# Instructions to follow
Check each line of the data for "frame" and select those that have it.

# Given data
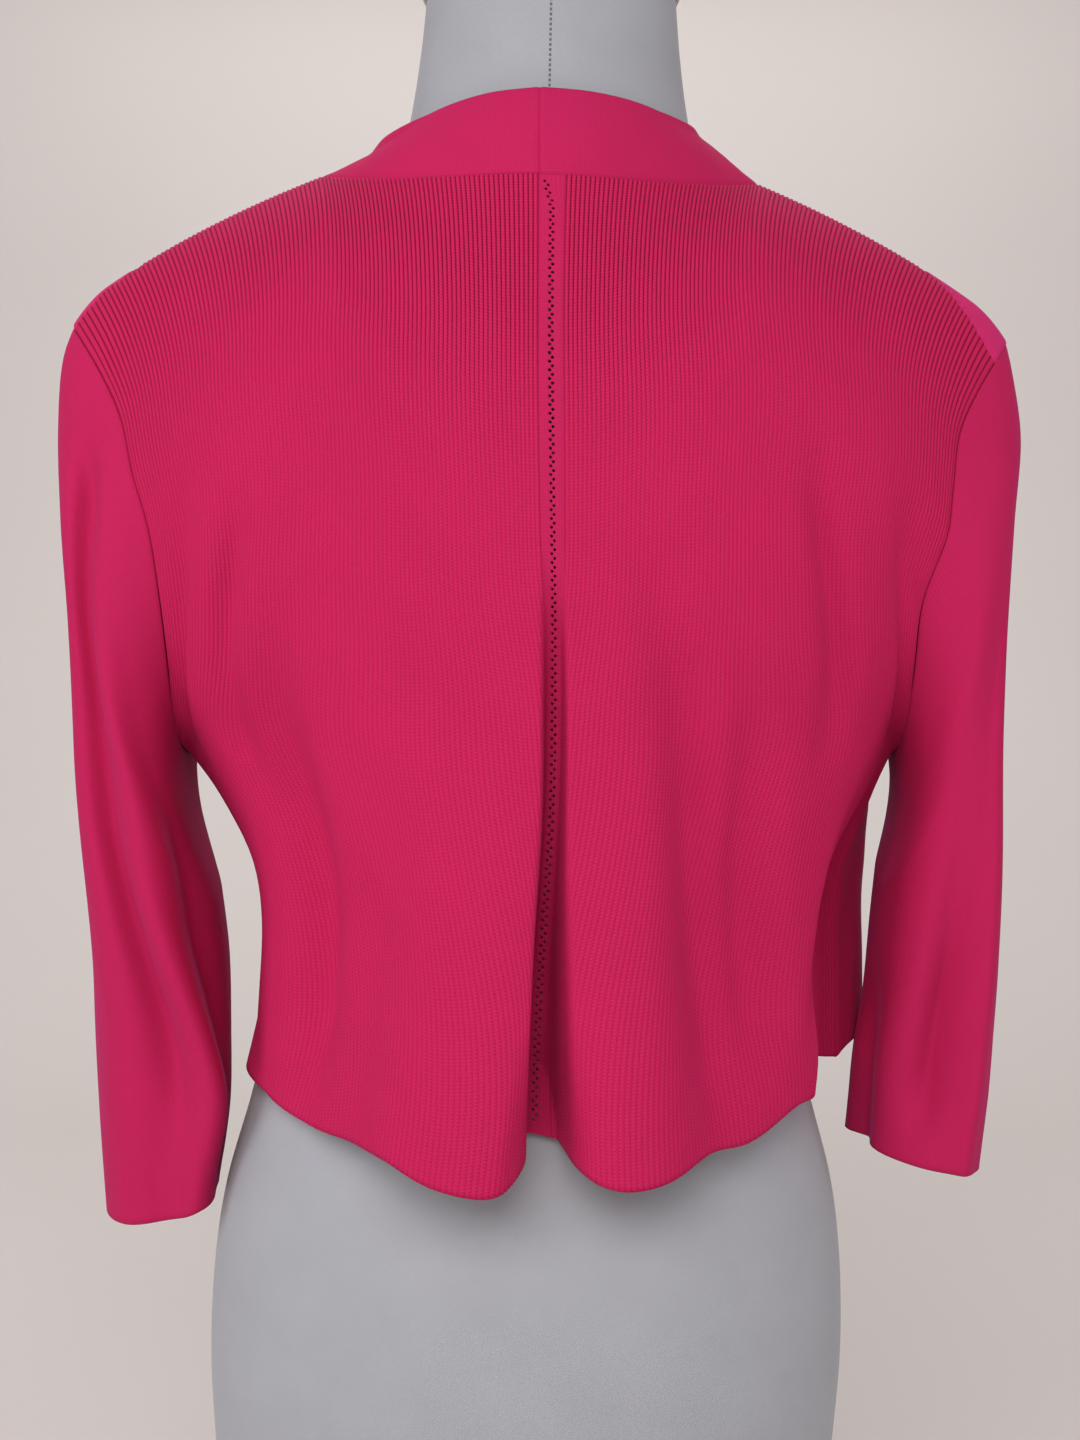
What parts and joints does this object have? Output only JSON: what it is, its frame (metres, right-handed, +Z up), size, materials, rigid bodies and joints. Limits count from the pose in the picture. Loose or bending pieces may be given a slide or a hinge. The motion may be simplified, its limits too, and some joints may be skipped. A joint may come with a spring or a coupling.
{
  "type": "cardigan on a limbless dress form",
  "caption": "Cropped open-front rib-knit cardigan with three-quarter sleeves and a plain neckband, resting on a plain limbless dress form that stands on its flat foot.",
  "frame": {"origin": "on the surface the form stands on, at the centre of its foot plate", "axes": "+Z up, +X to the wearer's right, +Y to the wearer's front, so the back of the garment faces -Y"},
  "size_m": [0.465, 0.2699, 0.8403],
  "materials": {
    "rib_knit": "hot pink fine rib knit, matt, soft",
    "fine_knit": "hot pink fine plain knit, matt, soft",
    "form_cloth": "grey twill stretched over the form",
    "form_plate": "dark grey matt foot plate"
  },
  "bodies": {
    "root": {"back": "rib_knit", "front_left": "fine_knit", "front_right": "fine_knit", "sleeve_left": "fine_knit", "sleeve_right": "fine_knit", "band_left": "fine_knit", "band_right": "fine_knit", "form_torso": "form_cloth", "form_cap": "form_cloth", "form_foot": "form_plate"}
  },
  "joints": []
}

# Exercise output
What parts and joints does this object have? Output only JSON: what it is, its frame (metres, right-handed, +Z up), size, materials, rigid bodies and joints. Limits count from the pose in the picture. Loose or bending pieces may be given a slide or a hinge. The motion may be simplified, its limits too, and some joints may be skipped. A joint may come with a spring or a coupling.
  "frame": {"origin": "on the surface the form stands on, at the centre of its foot plate", "axes": "+Z up, +X to the wearer's right, +Y to the wearer's front, so the back of the garment faces -Y"},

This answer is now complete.